Based “mostly” on a true story (in other words, fictional), Stephen Frears’ (“Florence Foster Jenkins”) Victoria and Abdul is an ode to the warmth of simple friendship and the wonders of British colonialism. Based on the book by Shrabani Basu with a screenplay by Lee Hall (“War Horse”), it is an engaging film about the aging Queen Victoria (Judi Dench, “The Second Best Exotic Marigold Hotel”) who develops a long-lasting friendship with Abdul Karim (Ali Fazal, “Furious 7”), a young clerk who is brought to England from Agra, India to present a gift of a gold coin (“mohur”) to her majesty on the occasion of her fiftieth anniversary as Queen.
Presumably because he is tall, but maybe because he is also dark and handsome, Abdul is selected for the honor together with another Indian, his cousin Mohammed (Adeel Akhtar, “The Big Sick”). Unlike the smiling and gracious Abdul, however, Mohammed is not fond of the British and does not hesitate to say so, referring to them as barbarians and complaining about the weather. When they arrive at court, Abdul and Mohammed are given royal costumes and instructions befitting their station in life. They are told to stand still, never look at the Queen and, when finished with the presentation, walk backwards, presumably into the sunset.
The preparation for the banquet at Windsor Castle is done with a ridiculous overabundance of servility but not without humor as the page boy (Benjamin Haigh, “The Conjuring 2”) runs hysterically through the castle screaming messages about the next action to be taken. After presenting the coin, however, Abdul disobeys all three of the protocols, looking the monarch right in the eyes and bowing down to kiss her feet, an activity that does not sit well with Mohammed who accuses his cousin, perhaps not entirely inappropriately, of being an “Uncle Tom.”

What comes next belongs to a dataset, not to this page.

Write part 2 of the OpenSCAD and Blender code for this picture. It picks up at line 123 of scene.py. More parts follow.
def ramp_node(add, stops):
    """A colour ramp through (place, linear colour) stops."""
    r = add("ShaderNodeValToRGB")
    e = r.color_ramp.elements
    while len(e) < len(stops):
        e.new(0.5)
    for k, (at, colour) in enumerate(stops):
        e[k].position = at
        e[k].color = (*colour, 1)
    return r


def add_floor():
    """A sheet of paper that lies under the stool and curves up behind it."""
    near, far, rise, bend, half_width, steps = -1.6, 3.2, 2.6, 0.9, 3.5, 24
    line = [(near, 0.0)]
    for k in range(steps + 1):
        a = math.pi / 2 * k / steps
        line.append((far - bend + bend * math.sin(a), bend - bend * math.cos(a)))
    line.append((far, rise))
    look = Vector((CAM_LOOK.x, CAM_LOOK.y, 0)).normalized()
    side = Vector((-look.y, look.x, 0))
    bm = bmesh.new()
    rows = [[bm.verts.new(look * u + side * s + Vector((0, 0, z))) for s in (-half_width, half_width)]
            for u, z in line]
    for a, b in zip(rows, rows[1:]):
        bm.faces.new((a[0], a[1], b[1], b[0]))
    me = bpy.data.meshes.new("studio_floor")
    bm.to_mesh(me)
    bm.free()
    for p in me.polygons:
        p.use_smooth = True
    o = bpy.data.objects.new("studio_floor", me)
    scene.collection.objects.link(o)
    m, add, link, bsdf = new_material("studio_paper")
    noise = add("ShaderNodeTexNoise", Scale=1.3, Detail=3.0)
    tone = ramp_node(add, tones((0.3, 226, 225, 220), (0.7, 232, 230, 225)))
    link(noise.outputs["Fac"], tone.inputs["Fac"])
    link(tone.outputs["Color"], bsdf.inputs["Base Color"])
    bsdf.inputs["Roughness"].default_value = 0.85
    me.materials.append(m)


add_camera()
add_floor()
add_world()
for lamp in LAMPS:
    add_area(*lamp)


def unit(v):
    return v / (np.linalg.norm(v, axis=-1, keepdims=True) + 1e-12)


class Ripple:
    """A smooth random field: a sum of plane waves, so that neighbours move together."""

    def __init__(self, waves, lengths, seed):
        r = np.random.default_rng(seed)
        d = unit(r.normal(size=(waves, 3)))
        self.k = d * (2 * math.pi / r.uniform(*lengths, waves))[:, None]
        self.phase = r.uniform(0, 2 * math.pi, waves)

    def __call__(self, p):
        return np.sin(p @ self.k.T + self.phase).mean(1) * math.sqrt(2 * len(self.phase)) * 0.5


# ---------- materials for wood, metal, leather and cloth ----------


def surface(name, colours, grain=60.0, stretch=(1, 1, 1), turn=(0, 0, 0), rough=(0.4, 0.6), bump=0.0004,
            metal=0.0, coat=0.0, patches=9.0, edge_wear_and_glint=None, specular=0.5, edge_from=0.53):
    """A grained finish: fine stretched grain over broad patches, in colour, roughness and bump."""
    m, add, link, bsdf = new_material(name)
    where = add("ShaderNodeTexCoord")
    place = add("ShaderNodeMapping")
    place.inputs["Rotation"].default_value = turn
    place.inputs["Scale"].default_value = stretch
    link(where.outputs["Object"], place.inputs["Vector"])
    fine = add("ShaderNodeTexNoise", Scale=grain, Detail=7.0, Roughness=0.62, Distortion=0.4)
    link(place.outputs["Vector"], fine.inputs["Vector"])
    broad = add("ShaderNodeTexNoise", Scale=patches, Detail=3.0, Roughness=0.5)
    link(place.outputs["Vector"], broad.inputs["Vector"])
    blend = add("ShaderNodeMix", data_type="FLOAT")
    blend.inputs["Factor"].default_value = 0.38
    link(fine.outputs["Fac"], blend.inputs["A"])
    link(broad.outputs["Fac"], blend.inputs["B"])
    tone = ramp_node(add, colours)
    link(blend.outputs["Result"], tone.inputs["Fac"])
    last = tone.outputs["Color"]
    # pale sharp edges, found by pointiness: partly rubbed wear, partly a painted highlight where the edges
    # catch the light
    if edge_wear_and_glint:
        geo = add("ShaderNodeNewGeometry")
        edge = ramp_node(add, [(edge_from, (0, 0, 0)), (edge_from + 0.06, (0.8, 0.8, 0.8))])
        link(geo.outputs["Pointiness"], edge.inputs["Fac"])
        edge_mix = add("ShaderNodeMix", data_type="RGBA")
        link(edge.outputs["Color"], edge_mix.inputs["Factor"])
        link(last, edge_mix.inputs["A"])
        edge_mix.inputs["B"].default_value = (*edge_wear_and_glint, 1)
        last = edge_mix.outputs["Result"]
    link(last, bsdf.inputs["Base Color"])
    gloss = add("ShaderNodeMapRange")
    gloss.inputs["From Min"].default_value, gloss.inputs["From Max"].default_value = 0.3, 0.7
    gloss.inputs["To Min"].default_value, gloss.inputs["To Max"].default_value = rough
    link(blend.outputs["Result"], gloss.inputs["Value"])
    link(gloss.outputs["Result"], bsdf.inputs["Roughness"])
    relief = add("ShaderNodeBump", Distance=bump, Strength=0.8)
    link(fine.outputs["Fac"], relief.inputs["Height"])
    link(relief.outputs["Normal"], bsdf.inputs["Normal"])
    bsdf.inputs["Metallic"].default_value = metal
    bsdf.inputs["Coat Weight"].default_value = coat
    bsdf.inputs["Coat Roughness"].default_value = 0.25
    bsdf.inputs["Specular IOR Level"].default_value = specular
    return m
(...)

Looking old and listless at the beginning of the banquet, the monarch is very responsive to the charming young man from India and they develop an unexpected friendship that will last until the Queen’s death fourteen years later. In Abdul, she finds the warmth, honesty, and companionship that no one else in her life has been able to provide since the death of her husband Albert. Although Victoria is Empress of India, it is a country she has never visited because of an edict against her by the leader of India’s Muslims and Abdul is asked to teach her about his country, its language, and religion. When he tells her about India’s famous Taj Mahal, the Koran, the delights of India’s cuisine, and teaches her the Urdu language, she calls him her Munshi, (spiritual teacher).
Their growing relationship, however, draws the ire of the aristocratic chaps at court who are portrayed as opportunists and racists who cringe at the idea of a dark-skinned Indian servant being treated so royally (no pun intended). With the threat of their own influence being diminished, the palace revolutionaries hold clandestine meetings to plan a mutiny and even threaten to declare the Queen insane. These conspirators include Lord Salisbury, the Prime Minister (Michael Gambon, “Kingsman: The Golden Circle”), Victoria’s private secretary Sir Henry Ponsonby (the late Tim Pigott-Smith, “Jupiter Ascending”), and the Queen’s son and Prince of Wales, Bertie (Eddie Izzard, “Whisky Galore!”), the future said to be charming King Edward VII, unrecognizable here as surly and rigid.
There are also rebellious if not revolting ladies such as Baroness Churchill (Olivia Williams, “Seventh Son”) and Miss Phipps (Fenella Woolgar, “Mr. Turner”). On hearing of the plot, Victoria comes before them to say that if they have anything to say, they should say it to her face. All is quiet on the Windsor front, however. Victoria’s relationship with Abdul is not all full of mango chutney, however. His saint-like persona is tarnished when the Queen finds out that he is married and has lied to her about Muslim participation in the 1857 Indian Mutiny against British rule. Still, she rejects the racist views of her staff, forgives him, and even brings his wife and mother-in-law to England.
Undeterred by the palace intrigue, Abdul moves out of the servant’s quarters into more luxurious surroundings and becomes the Queen’s personal footman. In a lovely scene, beautifully captured by cinematographer Danny Cohen (“The Danish Girl”), they travel together to her gorgeous Scottish estate at Balmoral where she opens up to her friend about how lonely her life had become. Judi Dench is wonderful in her reprieve of her Oscar-nominated performance as Queen Victoria in “Mrs. Brown” twenty years earlier. She succeeds in providing a sympathetic and human portrait of the monarch in her later years and we respond to her honest need for affection. The fact that Frears also makes clear the toxic nature of racism and of British colonial arrogance is enough to make Victoria and Abdul a film to savor.